*Task to carry out*
Check each line of the data below for the word "this", then extract the ones that have it.

*Data section*
+ + + + +
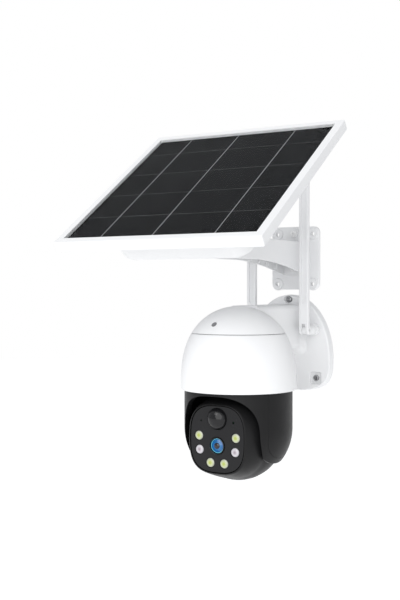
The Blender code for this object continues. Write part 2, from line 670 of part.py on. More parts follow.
def make_tilt_drive():
    profile = ((3.8, -50.6), (3.8, -37.4), (6.0, -37.4), (6.0, -35.8))
    turned("tilt_axle_left", profile, STEEL, "X", (0, HEAD_Y, TILT_Z), 20)
    behind = (0.0, HEAD_Y + tilt_pinion_offset(), TILT_Z)
    motor = rod("tilt_motor", 9.0, 17.0, 33.0, MOTOR, "X", behind, 24)
    cut(motor, rod("tilt_bore_cutter", 1.9, 24.0, 40.0, MOTOR, "X", behind, 12))


# ---------------------------------------------------------------- solar bracket

def make_solar_plate():
    """Plate with a raised round pad at each empty corner hole, and the two screws that hold the arm."""
    half_w = SOLAR_PLATE_WIDTH / 2.0
    half_h = SOLAR_PLATE_HEIGHT / 2.0
    outline = rounded_rectangle((-half_w, -half_h), (half_w, half_h), 7.0, 4)
    plate = prism("panel_wall_plate", outline, -SOLAR_PLATE_DEPTH, 0.0, WHITE, "Y", (SOLAR_X, 0.0, SOLAR_PLATE_Z))
    corners = [(across, level) for across in (-0.5, 0.5) for level in (0.5, -0.5)]
    for number, (across, level) in enumerate(corners):
        spot = (SOLAR_X + across * SOLAR_HOLES[0], 0.0, SOLAR_HOLES_Z + level * SOLAR_HOLES[1])
        join(plate, rod(f"lobe_guide_{number}", 6.3, -SOLAR_LOBE_DEPTH, -1.0, WHITE, "Y", spot, 16))
        cut(plate, rod(f"plate_hole_cutter_{number}", 2.3, -12.0, 2.0, WHITE, "Y", spot, 16))
    for name, z in ARM_HOLES.items():
        cut(plate, rod(f"arm_hole_cutter_{name}", 2.2, -12.0, 2.0, WHITE, "Y", (SOLAR_X, 0, z), 16))
        profile = ((1.8, -0.6), (1.8, -8.8), (3.8, -8.8), (2.8, -10.7))
        turned(f"arm_screw_{name}", profile, STEEL, "Y", (SOLAR_X, 0, z), 12)


def make_arm():
    """Channel open below, its flange screwed to the wall plate, its free end round the tilt bolt."""
    back = -SOLAR_PLATE_DEPTH - GAP
    end = arc((PIVOT.y, PIVOT.z), ARM_TOP - PIVOT.z, 270.0, 90.0, 11)
    side = [(back, ARM_UNDERSIDE[0][1])] + list(ARM_UNDERSIDE) + end + [(back, ARM_TOP)]
    arm = prism("panel_arm", side, -ARM_HALF_WIDTH, ARM_HALF_WIDTH, WHITE, "X", (SOLAR_X, 0, 0))
    inner = ARM_HALF_WIDTH - ARM_WALL
    low = (SOLAR_X - inner, -205.0, 60.0)
    cut(arm, block("channel_cutter", low, (SOLAR_X + inner, back - 4.2, ARM_TOP - ARM_WALL), WHITE))
    cut(arm, block("tongue_slot_cutter", low, (SOLAR_X + inner, -170.0, ARM_TOP + 5.0), WHITE))
    ear = arc((0.0, ARM_HOLES["top"]), 6.0, 0.0, 180.0, 9) + [(-6.0, ARM_TOP - 1.0), (6.0, ARM_TOP - 1.0)]
    join(arm, prism("ear_guide", ear, back - 4.0, back, WHITE, "Y", (SOLAR_X, 0, 0)))
    for i in range(RIB_COUNT):
        y = RIB_FIRST_Y - RIB_PITCH * i
        foot = arm_underside(y) + 1.2
        for sign in (-1.0, 1.0):
            a = SOLAR_X + sign * (inner - 3.0)
            b = SOLAR_X + sign * (inner + 0.8)
            low = (min(a, b), y - 0.8, foot)
            join(arm, block(f"rib_guide_{i}_{int(sign)}", low, (max(a, b), y + 0.8, ARM_TOP - 1.0), WHITE))
    for name, z in ARM_HOLES.items():
        cut(arm, rod(f"flange_hole_cutter_{name}", 2.2, -14.0, 2.0, WHITE, "Y", (SOLAR_X, 0, z), 16))
    cut(arm, rod("pivot_cutter", 3.3, -20.0, 20.0, WHITE, "X", PIVOT, 20))
    return arm


def arm_underside(y):
    points = list(ARM_UNDERSIDE) + [(PIVOT.y, PIVOT.z - (ARM_TOP - PIVOT.z))]
    for (y0, z0), (y1, z1) in zip(points, points[1:]):
        if y0 >= y >= y1:
            return z0 + (z1 - z0) * (y0 - y) / (y0 - y1)
    return points[-1][1]


def make_tilt_bolt():
    outer = ARM_HALF_WIDTH + GAP
    head = ((3.0, 17.0), (3.0, -outer), (5.5, -outer), (5.5, -outer - 3.2), (4.8, -outer - 3.8))
    turned("tilt_bolt", head, STEEL, "X", PIVOT, 18)
    nut = rod("tilt_nut", 5.8, outer, outer + 4.6, STEEL, "X", PIVOT, 6)
    cut(nut, rod("nut_bore_cutter", 3.3, 0.0, 30.0, STEEL, "X", PIVOT, 18))


# ---------------------------------------------------------------- solar panel

def panel_matrix():
    return Matrix.Translation(PANEL_CENTRE * MM) @ Matrix.Rotation(PANEL_TILT, 4, "X")


def on_panel(item):
    item.matrix_world = panel_matrix()
    return item


def panel_block(name, half, low, high, look):
    return on_panel(block(name, (-half, -half, low), (half, half, high), look))


def make_panel():
    frame = on_panel(prism(
        "panel_frame", rounded_rectangle((-PANEL_HALF, -PANEL_HALF), (PANEL_HALF, PANEL_HALF), 1.6, 3),
        -PANEL_DEPTH, 0.0, WHITE,
    ))
    cut(frame, panel_block("glass_seat_cutter", GLASS_HALF, -4.4, 5.0, WHITE))
    cut(frame, panel_block("underside_cutter", PANEL_HALF - 2.5, -20.0, -7.0, WHITE))
    panel_block("panel_glass", GLASS_HALF - GAP, -2.6, -0.5, GLASS)
    panel_block("cell_sheet", GLASS_HALF - GAP, -4.1, -2.9, CELLS)


def tray_ring(inset, level):
    share = (level - TRAY_TOP) / (TRAY_BASE - TRAY_TOP)
    half_x = TRAY_TOP_HALF[0] + (TRAY_BASE_HALF[0] - TRAY_TOP_HALF[0]) * share - inset
    half_b = TRAY_TOP_HALF[1] + (TRAY_BASE_HALF[1] - TRAY_TOP_HALF[1]) * share - inset
    corner = TRAY_CORNER - inset
    return [Vector((x, b, level)) for x, b in rounded_rectangle((-half_x, -half_b), (half_x, half_b), corner, 5)]


def make_tray():
    wall = 2.4
    outer = [tray_ring(0.0, TRAY_TOP), tray_ring(0.0, TRAY_BASE + 2.5), tray_ring(0.8, TRAY_BASE + 0.8)]
    outer += [tray_ring(2.5, TRAY_BASE)]
    tray = on_panel(loft("battery_tray", outer, WHITE))
    inner = [tray_ring(wall, TRAY_TOP + 3.0), tray_ring(wall + 1.0, TRAY_BASE + wall)]
    cut(tray, on_panel(loft("tray_hollow_cutter", inner, WHITE)))
    outlet = on_panel(rod("cable_outlet", 4.4, 68.0, 86.0, BLACK, "Y", (40.0, 0.0, -27.0), 14))
    cut(outlet, on_panel(rod("outlet_bore_cutter", 2.4, 60.0, 90.0, BLACK, "Y", (40.0, 0.0, -27.0), 10)))
    cut(tray, on_panel(rod("outlet_hole_cutter", 4.8, 60.0, 90.0, WHITE, "Y", (40.0, 0.0, -27.0), 14)))
    make_battery()


def make_battery():
    """Three round cells side by side in one wrap."""
    radius = 9.2
    outline = arc((-2.0 * radius, 0.0), radius, 90.0, 270.0, 10) + arc((2.0 * radius, 0.0), radius, 270.0, 450.0, 10)
    on_panel(prism("battery_pack", outline, -34.0, 34.0, BATTERY, "Y", (0.0, 0.0, -28.0)))


def make_tilt_bracket():
    """Plate under the tray with a tongue that turns between the arm's flanks."""
    foot = panel_matrix().inverted() @ (PIVOT * MM) / MM
    base = block("tilt_bracket", (-20.0, foot.y - 16.0, TRAY_BASE - 3.3), (20.0, foot.y + 16.0, TRAY_BASE - GAP), WHITE)
    on_panel(base)
    tongue = arc((foot.y, foot.z), 9.0, 180.0, 360.0, 13)
    tongue += [(foot.y + 11.0, TRAY_BASE - 1.5), (foot.y - 11.0, TRAY_BASE - 1.5)]
    inner = ARM_HALF_WIDTH - ARM_WALL - GAP
    join(base, on_panel(prism("bracket_tongue_guide", tongue, -inner, inner, WHITE, "X")))
    cut(base, on_panel(rod("bracket_bore_cutter", 3.3, -20.0, 20.0, WHITE, "X", (0.0, foot.y, foot.z), 20)))


# ---------------------------------------------------------------- joints and assembly

def hang(names, empty_name, place_mm):
    """Parents pieces to an empty that stands on their joint's axis."""
    empty = bpy.data.objects.new(empty_name, None)
    empty.location = Vector(place_mm) * MM
    bpy.context.scene.collection.objects.link(empty)
    away = Matrix.Translation(Vector(place_mm) * MM).inverted()
    for name in names:
        item = bpy.data.objects[name]
        item.parent = empty
        item.matrix_parent_inverse = away


def hang_everything():
    head = (0.0, HEAD_Y, TILT_Z)
    hang(["yoke_housing", "side_cover_left", "side_cover_right", "pan_gear", "pan_clip", "tilt_gear"], "pan_axis", (0, HEAD_Y, 0))
    eye = ["ball_shell", "face_plate", "led_board", "lens_barrel", "lens_glass", "pir_dome", "image_board"]
    eye += [f"led_{i + 1}" for i in range(len(LED_PLACES))] + ["tilt_axle_left", "tilt_motor"]
    hang(eye, "tilt_axis", head)
    hang(["pan_pinion"], "pan_pinion_axis", (pan_pinion_x(), HEAD_Y, 0.0))
    hang(["tilt_pinion"], "tilt_pinion_axis", (0.0, HEAD_Y + tilt_pinion_offset(), TILT_Z))
    panel = ["panel_frame", "panel_glass", "cell_sheet", "battery_tray", "battery_pack", "cable_outlet", "tilt_bracket"]
    hang(panel, "panel_tilt_axis", PIVOT)
    for side, name in ((-1.0, "left"), (1.0, "right")):
        hinge = (side * ANTENNA_X, HINGE_Y, HINGE_Z)
        hang([f"antenna_base_{name}"], f"antenna_swivel_axis_{name}", hinge)
        hang([f"antenna_paddle_{name}", f"antenna_pin_{name}"], f"antenna_fold_axis_{name}", hinge)


def main():
    clear_scene()
    make_wall_bracket()
    make_shroud()
    make_fixed_camera_parts()
    for side, name in ((-1.0, "left"), (1.0, "right")):
        make_antenna(side, name)
    make_yoke()
    make_pan_gears()
    make_tilt_gears()
    make_ball_shell()
    make_face()
    make_optics()
    make_tilt_drive()
    make_solar_plate()
    make_arm()
    make_tilt_bolt()
    make_panel()
    make_tray()
    make_tilt_bracket()
    hang_everything()


main()
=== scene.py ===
"""Looks for the solar-powered security camera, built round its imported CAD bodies.

Lengths are millimetres in this file and metres in the scene; +Z is up, the wall is Y = 0 and the
object stands out from it along -Y.
"""
import json
import math

import bmesh
import bpy
from mathutils import Matrix, Vector


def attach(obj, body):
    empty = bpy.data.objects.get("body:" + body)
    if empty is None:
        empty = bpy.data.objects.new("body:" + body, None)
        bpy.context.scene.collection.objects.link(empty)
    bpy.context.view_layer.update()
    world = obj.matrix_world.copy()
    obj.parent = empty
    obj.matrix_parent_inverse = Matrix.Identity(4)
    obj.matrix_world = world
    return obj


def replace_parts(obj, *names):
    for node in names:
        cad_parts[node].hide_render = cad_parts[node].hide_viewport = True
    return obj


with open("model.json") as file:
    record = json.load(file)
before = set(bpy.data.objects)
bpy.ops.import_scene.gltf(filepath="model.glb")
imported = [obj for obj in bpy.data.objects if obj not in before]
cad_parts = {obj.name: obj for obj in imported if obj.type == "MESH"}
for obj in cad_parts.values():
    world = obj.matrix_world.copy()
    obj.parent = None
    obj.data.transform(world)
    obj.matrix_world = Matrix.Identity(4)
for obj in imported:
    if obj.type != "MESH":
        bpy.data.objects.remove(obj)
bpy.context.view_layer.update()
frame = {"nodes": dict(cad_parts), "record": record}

MM = 0.001
GAP = 0.3                       # clearance between neighbouring pieces

# camera wall plate and neck
PLATE_HALF_WIDTH = 50.0
PLATE_TOP = 53.0
PLATE_BOTTOM = -53.0
PLATE_WIDEST_Z = -17.0
PLATE_DEPTH = 10.0
PLATE_EDGE = 1.6
NECK_HALF_WIDTH = 17.0
NECK_TOP = 42.3
NECK_BOTTOM = -6.0
WALL_SCREWS = {"top": (0.0, 47.7), "left": (-32.7, -38.1), "right": (32.7, -38.1)}

# dome: top cap above the seam, shroud below it
HEAD_Y = -126.0                 # the pan axis
RIM_RADIUS = 58.0
RIM_Z = -41.0
RIM_BOTTOM = -41.0
DOME_TOP = 42.1
DOME_POWER = 2.75
SEAM_Z = 15.1
DOME_WALL = 2.6
SHROUD_HEIGHTS = (-38.0, -26.0, -12.0, 1.0)
CAP_SCREW_Z = 24.8
CAP_SCREW_TURN = math.radians(-8.0)

# black housing that pans
YOKE_RADIUS = 54.2
YOKE_TOP = -34.5
YOKE_ROUND_Z = -79.0            # below this the housing closes in as a ball
YOKE_WALL = 6.9
TILT_Z = -86.0                  # the tilt axis
ARCH_HALF_WIDTH = 42.0
ARCH_HEIGHT = 42.3
ARCH_POWER = 2.8
LOBE_HALF_DEPTH = 35.5
LOBE_DROP = 25.6
BACK_WALL_DROP = 6.0
COVER_HALF_DEPTH = 26.5
COVER_DROP = 20.3
COVER_TOP = -38.0
COVER_THICKNESS = 1.5

# eyeball
BALL_RADIUS = 46.0
BALL_FLAT = 40.0                # flat cheeks at each side
BALL_WALL = 2.2
SWING_HALF = 36.0               # the housing is relieved between the cheeks for the face barrel's swing
BLEND_START = 16.0              # ahead of this the ball becomes the face barrel
FACE_REACH = 44.0
FACE_HALF_WIDTH = 31.0
FACE_HALF_HEIGHT = 33.7
FACE_POWER = 2.9
LENS_V = -6.3
PIR_V = 19.8
LED_PLACES = ((-20.35, 2.4), (20.35, 2.4), (-19.6, -11.2), (19.6, -11.2), (-7.6, -23.2), (7.6, -23.2))
MIC_PLACE = (-17.8, 17.1)
SENSOR_PLACE = (17.8, 17.1)
LENS_RADIUS = 8.4
PIR_RADIUS = 10.4
LED_RADIUS = 4.5

# gears
TILT_MODULE = 0.8
TILT_TEETH = 16
TILT_PINION_TEETH = 10
GEAR_SPREAD = 0.25              # how much wider apart than the pitch circles the axes stand

# antennas
ANTENNA_X = 31.4
HINGE_Y = -34.0
HINGE_Z = 15.0
PADDLE_WIDTH = 10.8
PADDLE_THICKNESS = 4.6
PADDLE_TOP = 197.0
BARREL_RADIUS = 4.6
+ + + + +
*Task solution*
The Blender code for this object continues. Write part 2, from line 670 of part.py on. More parts follow.
Lengths are millimetres in this file and metres in the scene; +Z is up, the wall is Y = 0 and the
YOKE_ROUND_Z = -79.0            # below this the housing closes in as a ball
BLEND_START = 16.0              # ahead of this the ball becomes the face barrel